» **GOAL**:
The records below hold a stretch from the line with "0.30, 0.22), 0.45)" through the line with "imported = [obj"; return exactly those lines, ends included, and nothing more.
/---
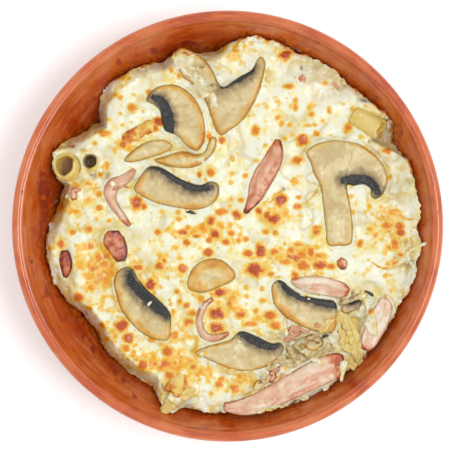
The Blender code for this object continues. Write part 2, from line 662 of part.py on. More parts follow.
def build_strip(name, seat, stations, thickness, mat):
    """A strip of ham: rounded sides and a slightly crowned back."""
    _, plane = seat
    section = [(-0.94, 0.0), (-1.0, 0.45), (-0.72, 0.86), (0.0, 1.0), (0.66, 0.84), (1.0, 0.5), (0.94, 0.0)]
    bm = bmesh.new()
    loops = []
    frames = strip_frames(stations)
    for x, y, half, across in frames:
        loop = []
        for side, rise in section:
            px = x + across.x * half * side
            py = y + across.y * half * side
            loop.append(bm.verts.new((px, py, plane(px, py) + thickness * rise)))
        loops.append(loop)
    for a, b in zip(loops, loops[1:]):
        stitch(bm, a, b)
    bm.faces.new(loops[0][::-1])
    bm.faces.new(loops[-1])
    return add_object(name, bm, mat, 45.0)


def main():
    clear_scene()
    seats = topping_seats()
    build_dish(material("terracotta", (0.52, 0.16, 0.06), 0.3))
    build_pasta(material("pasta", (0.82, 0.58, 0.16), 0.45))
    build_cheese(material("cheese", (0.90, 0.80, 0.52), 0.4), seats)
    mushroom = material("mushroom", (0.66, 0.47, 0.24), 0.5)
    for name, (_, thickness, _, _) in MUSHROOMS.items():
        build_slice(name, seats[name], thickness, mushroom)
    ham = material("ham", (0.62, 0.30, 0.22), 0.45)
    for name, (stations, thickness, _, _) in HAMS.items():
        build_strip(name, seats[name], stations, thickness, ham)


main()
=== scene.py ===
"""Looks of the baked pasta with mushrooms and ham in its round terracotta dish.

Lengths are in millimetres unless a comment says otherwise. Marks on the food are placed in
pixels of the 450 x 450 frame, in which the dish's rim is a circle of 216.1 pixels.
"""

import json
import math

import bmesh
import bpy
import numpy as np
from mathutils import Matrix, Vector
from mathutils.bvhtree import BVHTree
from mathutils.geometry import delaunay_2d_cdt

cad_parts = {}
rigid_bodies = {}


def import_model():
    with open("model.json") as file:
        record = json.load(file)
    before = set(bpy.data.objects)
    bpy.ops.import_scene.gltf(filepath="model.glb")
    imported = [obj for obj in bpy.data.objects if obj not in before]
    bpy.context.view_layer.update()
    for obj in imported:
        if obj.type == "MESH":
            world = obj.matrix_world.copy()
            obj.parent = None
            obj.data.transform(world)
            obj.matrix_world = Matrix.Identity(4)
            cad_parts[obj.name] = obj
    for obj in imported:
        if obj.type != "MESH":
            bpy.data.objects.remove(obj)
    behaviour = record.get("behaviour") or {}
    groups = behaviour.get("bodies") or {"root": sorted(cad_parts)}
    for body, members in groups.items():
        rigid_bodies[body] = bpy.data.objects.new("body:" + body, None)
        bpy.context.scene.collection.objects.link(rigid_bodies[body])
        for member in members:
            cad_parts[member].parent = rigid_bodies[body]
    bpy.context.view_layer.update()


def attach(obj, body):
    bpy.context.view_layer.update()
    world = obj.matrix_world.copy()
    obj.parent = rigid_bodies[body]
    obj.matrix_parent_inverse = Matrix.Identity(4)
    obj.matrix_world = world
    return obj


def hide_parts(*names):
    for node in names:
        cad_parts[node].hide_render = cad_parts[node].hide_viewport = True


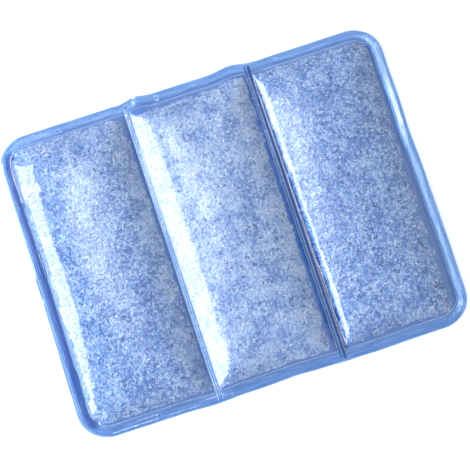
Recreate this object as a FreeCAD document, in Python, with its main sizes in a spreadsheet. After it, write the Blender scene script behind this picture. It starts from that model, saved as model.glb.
\---
» **CORRECT ANSWER**:
    ham = material("ham", (0.62, 0.30, 0.22), 0.45)
    for name, (stations, thickness, _, _) in HAMS.items():
        build_strip(name, seats[name], stations, thickness, ham)


main()
=== scene.py ===
"""Looks of the baked pasta with mushrooms and ham in its round terracotta dish.

Lengths are in millimetres unless a comment says otherwise. Marks on the food are placed in
pixels of the 450 x 450 frame, in which the dish's rim is a circle of 216.1 pixels.
"""

import json
import math

import bmesh
import bpy
import numpy as np
from mathutils import Matrix, Vector
from mathutils.bvhtree import BVHTree
from mathutils.geometry import delaunay_2d_cdt

cad_parts = {}
rigid_bodies = {}


def import_model():
    with open("model.json") as file:
        record = json.load(file)
    before = set(bpy.data.objects)
    bpy.ops.import_scene.gltf(filepath="model.glb")
    imported = [obj for obj in bpy.data.objects if obj not in before]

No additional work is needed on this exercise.